▶ **What you are asked to do**
Each line below is to be written out in full, exactly as shown.

▶ **Records for the task**

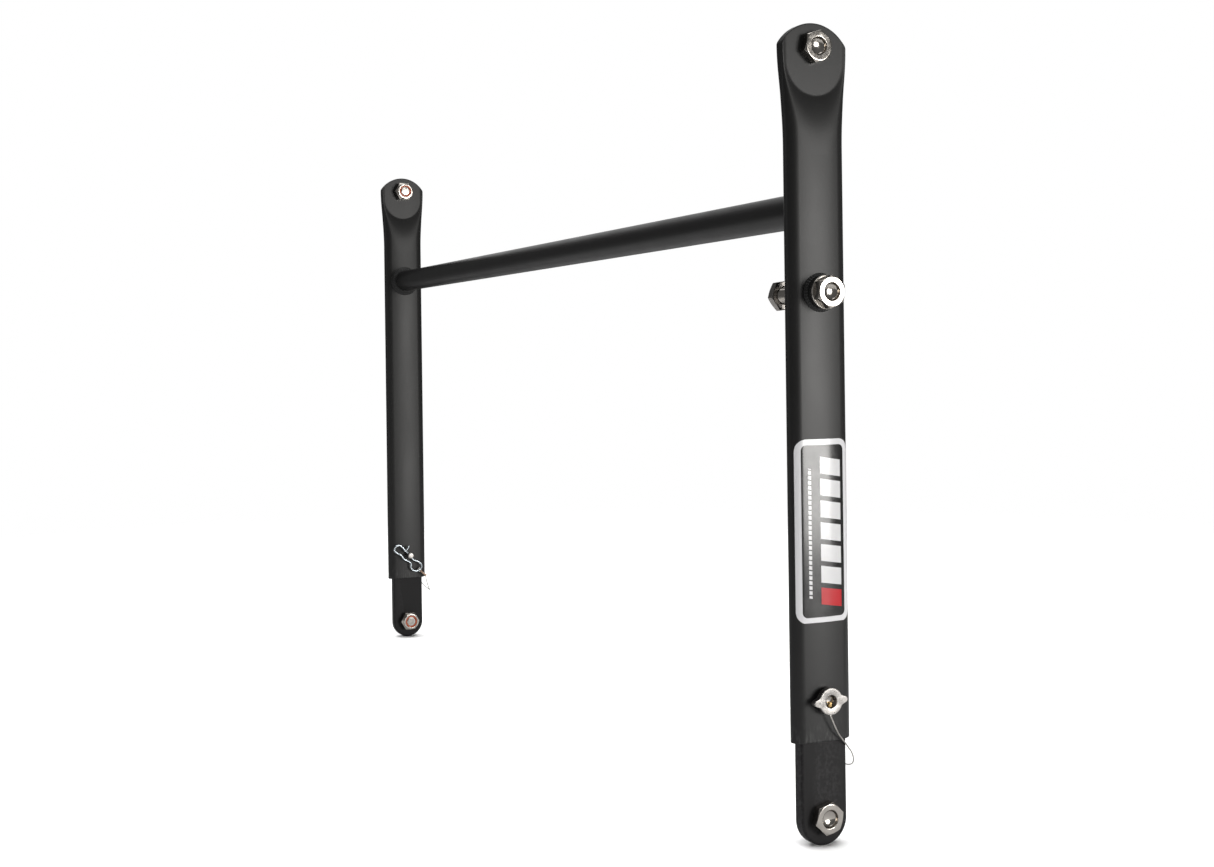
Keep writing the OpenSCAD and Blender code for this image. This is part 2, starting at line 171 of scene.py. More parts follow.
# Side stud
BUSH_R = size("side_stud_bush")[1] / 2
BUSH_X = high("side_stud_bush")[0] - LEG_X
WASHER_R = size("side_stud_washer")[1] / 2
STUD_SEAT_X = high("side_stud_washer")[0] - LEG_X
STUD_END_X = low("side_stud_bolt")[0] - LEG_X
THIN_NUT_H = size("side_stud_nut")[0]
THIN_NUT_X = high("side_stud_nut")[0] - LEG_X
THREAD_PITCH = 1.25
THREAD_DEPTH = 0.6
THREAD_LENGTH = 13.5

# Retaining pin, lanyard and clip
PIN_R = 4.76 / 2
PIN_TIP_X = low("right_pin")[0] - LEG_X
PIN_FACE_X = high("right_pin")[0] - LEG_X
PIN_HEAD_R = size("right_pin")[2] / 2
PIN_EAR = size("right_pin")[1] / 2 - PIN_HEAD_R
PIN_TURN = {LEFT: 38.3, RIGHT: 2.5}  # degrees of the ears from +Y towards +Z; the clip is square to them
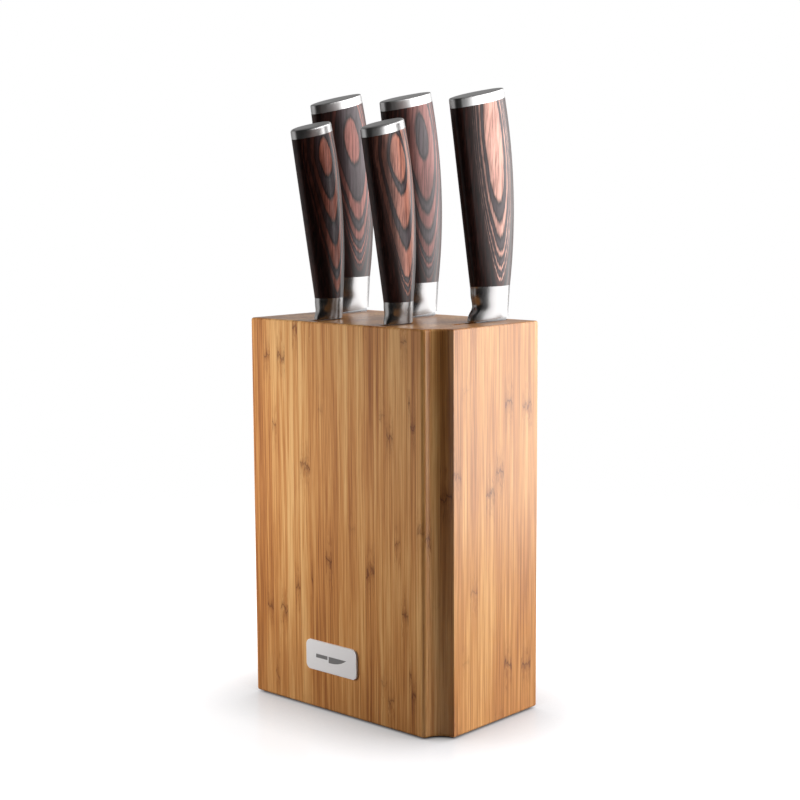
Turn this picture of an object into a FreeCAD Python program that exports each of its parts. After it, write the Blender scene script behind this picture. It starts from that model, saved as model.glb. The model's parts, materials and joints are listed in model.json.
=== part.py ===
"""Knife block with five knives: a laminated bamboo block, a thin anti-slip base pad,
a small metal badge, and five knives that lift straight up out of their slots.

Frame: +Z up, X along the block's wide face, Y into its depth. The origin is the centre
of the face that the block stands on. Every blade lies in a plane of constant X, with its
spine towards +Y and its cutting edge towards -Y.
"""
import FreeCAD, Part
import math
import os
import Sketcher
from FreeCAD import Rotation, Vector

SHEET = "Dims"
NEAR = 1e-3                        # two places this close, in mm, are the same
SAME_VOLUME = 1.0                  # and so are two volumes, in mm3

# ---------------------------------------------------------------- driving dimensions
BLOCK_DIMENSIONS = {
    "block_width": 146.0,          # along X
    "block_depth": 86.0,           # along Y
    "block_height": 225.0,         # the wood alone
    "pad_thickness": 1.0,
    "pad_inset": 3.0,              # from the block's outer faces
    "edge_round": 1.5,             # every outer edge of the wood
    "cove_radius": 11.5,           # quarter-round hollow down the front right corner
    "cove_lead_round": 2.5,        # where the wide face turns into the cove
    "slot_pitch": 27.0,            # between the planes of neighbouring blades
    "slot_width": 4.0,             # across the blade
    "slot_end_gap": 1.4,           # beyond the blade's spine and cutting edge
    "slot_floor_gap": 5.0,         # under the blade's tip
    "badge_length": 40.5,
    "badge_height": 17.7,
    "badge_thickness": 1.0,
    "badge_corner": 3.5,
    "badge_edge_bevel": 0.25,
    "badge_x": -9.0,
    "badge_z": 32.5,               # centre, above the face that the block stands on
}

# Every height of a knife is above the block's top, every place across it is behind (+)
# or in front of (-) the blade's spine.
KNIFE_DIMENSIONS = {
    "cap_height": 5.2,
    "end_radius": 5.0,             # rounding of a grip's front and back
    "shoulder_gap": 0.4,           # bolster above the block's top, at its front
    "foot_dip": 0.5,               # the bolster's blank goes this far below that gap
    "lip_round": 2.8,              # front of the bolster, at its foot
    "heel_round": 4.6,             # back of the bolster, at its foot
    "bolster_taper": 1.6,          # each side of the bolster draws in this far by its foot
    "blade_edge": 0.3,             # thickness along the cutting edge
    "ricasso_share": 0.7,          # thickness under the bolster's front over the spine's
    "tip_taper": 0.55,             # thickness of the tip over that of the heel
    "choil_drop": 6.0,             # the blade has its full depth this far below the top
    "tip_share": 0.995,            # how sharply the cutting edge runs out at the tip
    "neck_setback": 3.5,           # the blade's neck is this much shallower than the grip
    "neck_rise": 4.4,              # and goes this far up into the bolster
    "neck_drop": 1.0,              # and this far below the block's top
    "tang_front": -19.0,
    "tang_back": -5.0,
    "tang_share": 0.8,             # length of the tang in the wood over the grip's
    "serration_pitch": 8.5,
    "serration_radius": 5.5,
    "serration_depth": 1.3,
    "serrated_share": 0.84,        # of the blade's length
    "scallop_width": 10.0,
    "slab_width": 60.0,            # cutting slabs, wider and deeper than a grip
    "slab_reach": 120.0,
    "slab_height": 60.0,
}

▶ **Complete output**
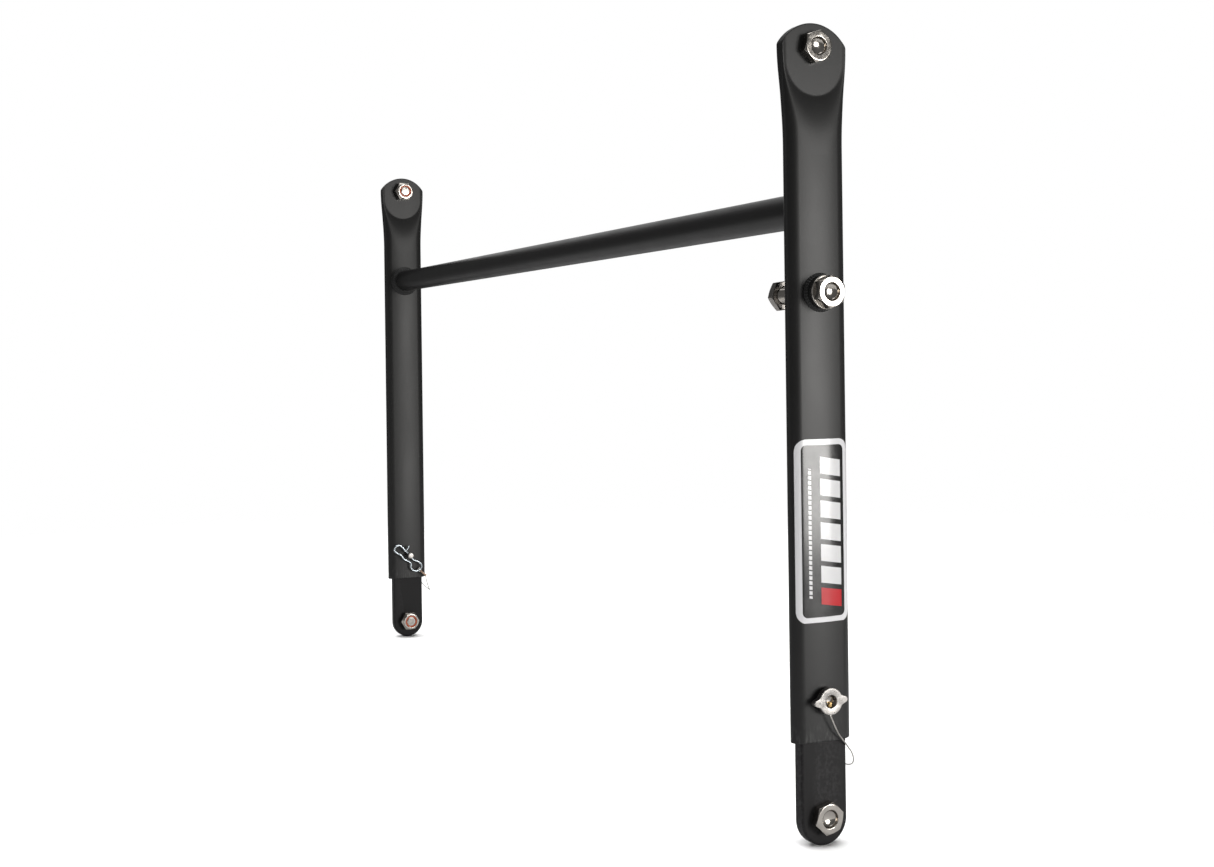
Keep writing the OpenSCAD and Blender code for this image. This is part 2, starting at line 171 of scene.py. More parts follow.
# Side stud
BUSH_R = size("side_stud_bush")[1] / 2
BUSH_X = high("side_stud_bush")[0] - LEG_X
WASHER_R = size("side_stud_washer")[1] / 2
STUD_SEAT_X = high("side_stud_washer")[0] - LEG_X
STUD_END_X = low("side_stud_bolt")[0] - LEG_X
THIN_NUT_H = size("side_stud_nut")[0]
THIN_NUT_X = high("side_stud_nut")[0] - LEG_X
THREAD_PITCH = 1.25
THREAD_DEPTH = 0.6
THREAD_LENGTH = 13.5

# Retaining pin, lanyard and clip
PIN_R = 4.76 / 2
PIN_TIP_X = low("right_pin")[0] - LEG_X
PIN_FACE_X = high("right_pin")[0] - LEG_X
PIN_HEAD_R = size("right_pin")[2] / 2
PIN_EAR = size("right_pin")[1] / 2 - PIN_HEAD_R
PIN_TURN = {LEFT: 38.3, RIGHT: 2.5}  # degrees of the ears from +Y towards +Z; the clip is square to them
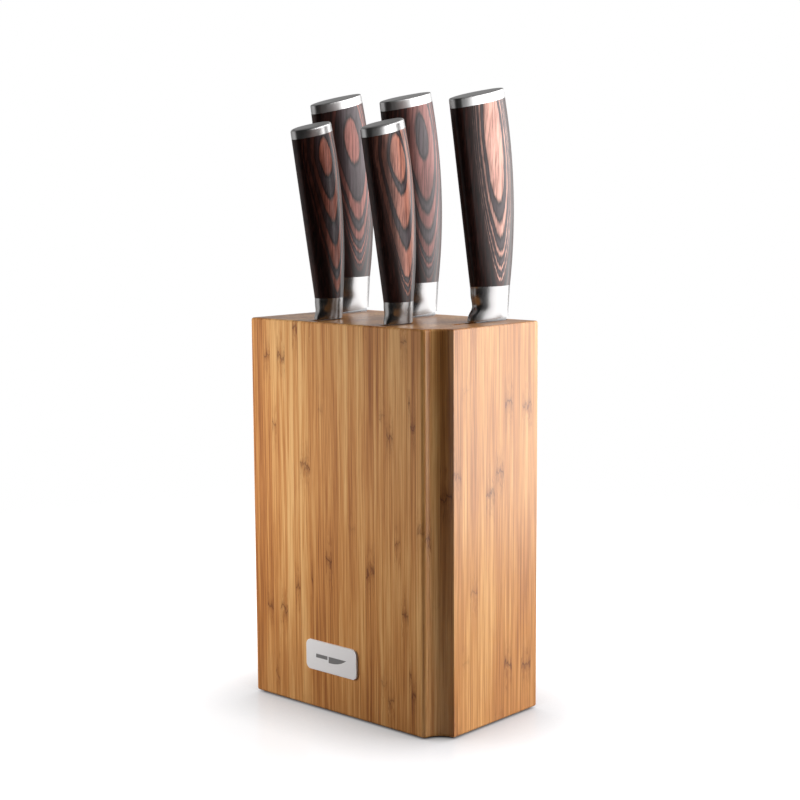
Turn this picture of an object into a FreeCAD Python program that exports each of its parts. After it, write the Blender scene script behind this picture. It starts from that model, saved as model.glb. The model's parts, materials and joints are listed in model.json.
=== part.py ===
"""Knife block with five knives: a laminated bamboo block, a thin anti-slip base pad,
a small metal badge, and five knives that lift straight up out of their slots.

Frame: +Z up, X along the block's wide face, Y into its depth. The origin is the centre
of the face that the block stands on. Every blade lies in a plane of constant X, with its
spine towards +Y and its cutting edge towards -Y.
"""
import FreeCAD, Part
import math
import os
import Sketcher
from FreeCAD import Rotation, Vector

SHEET = "Dims"
NEAR = 1e-3                        # two places this close, in mm, are the same
SAME_VOLUME = 1.0                  # and so are two volumes, in mm3

# ---------------------------------------------------------------- driving dimensions
BLOCK_DIMENSIONS = {
    "block_width": 146.0,          # along X
    "block_depth": 86.0,           # along Y
    "block_height": 225.0,         # the wood alone
    "pad_thickness": 1.0,
    "pad_inset": 3.0,              # from the block's outer faces
    "edge_round": 1.5,             # every outer edge of the wood
    "cove_radius": 11.5,           # quarter-round hollow down the front right corner
    "cove_lead_round": 2.5,        # where the wide face turns into the cove
    "slot_pitch": 27.0,            # between the planes of neighbouring blades
    "slot_width": 4.0,             # across the blade
    "slot_end_gap": 1.4,           # beyond the blade's spine and cutting edge
    "slot_floor_gap": 5.0,         # under the blade's tip
    "badge_length": 40.5,
    "badge_height": 17.7,
    "badge_thickness": 1.0,
    "badge_corner": 3.5,
    "badge_edge_bevel": 0.25,
    "badge_x": -9.0,
    "badge_z": 32.5,               # centre, above the face that the block stands on
}

# Every height of a knife is above the block's top, every place across it is behind (+)
# or in front of (-) the blade's spine.
KNIFE_DIMENSIONS = {
    "cap_height": 5.2,
    "end_radius": 5.0,             # rounding of a grip's front and back
    "shoulder_gap": 0.4,           # bolster above the block's top, at its front
    "foot_dip": 0.5,               # the bolster's blank goes this far below that gap
    "lip_round": 2.8,              # front of the bolster, at its foot
    "heel_round": 4.6,             # back of the bolster, at its foot
    "bolster_taper": 1.6,          # each side of the bolster draws in this far by its foot
    "blade_edge": 0.3,             # thickness along the cutting edge
    "ricasso_share": 0.7,          # thickness under the bolster's front over the spine's
    "tip_taper": 0.55,             # thickness of the tip over that of the heel
    "choil_drop": 6.0,             # the blade has its full depth this far below the top
    "tip_share": 0.995,            # how sharply the cutting edge runs out at the tip
    "neck_setback": 3.5,           # the blade's neck is this much shallower than the grip
    "neck_rise": 4.4,              # and goes this far up into the bolster
    "neck_drop": 1.0,              # and this far below the block's top
    "tang_front": -19.0,
    "tang_back": -5.0,
    "tang_share": 0.8,             # length of the tang in the wood over the grip's
    "serration_pitch": 8.5,
    "serration_radius": 5.5,
    "serration_depth": 1.3,
    "serrated_share": 0.84,        # of the blade's length
    "scallop_width": 10.0,
    "slab_width": 60.0,            # cutting slabs, wider and deeper than a grip
    "slab_reach": 120.0,
    "slab_height": 60.0,
}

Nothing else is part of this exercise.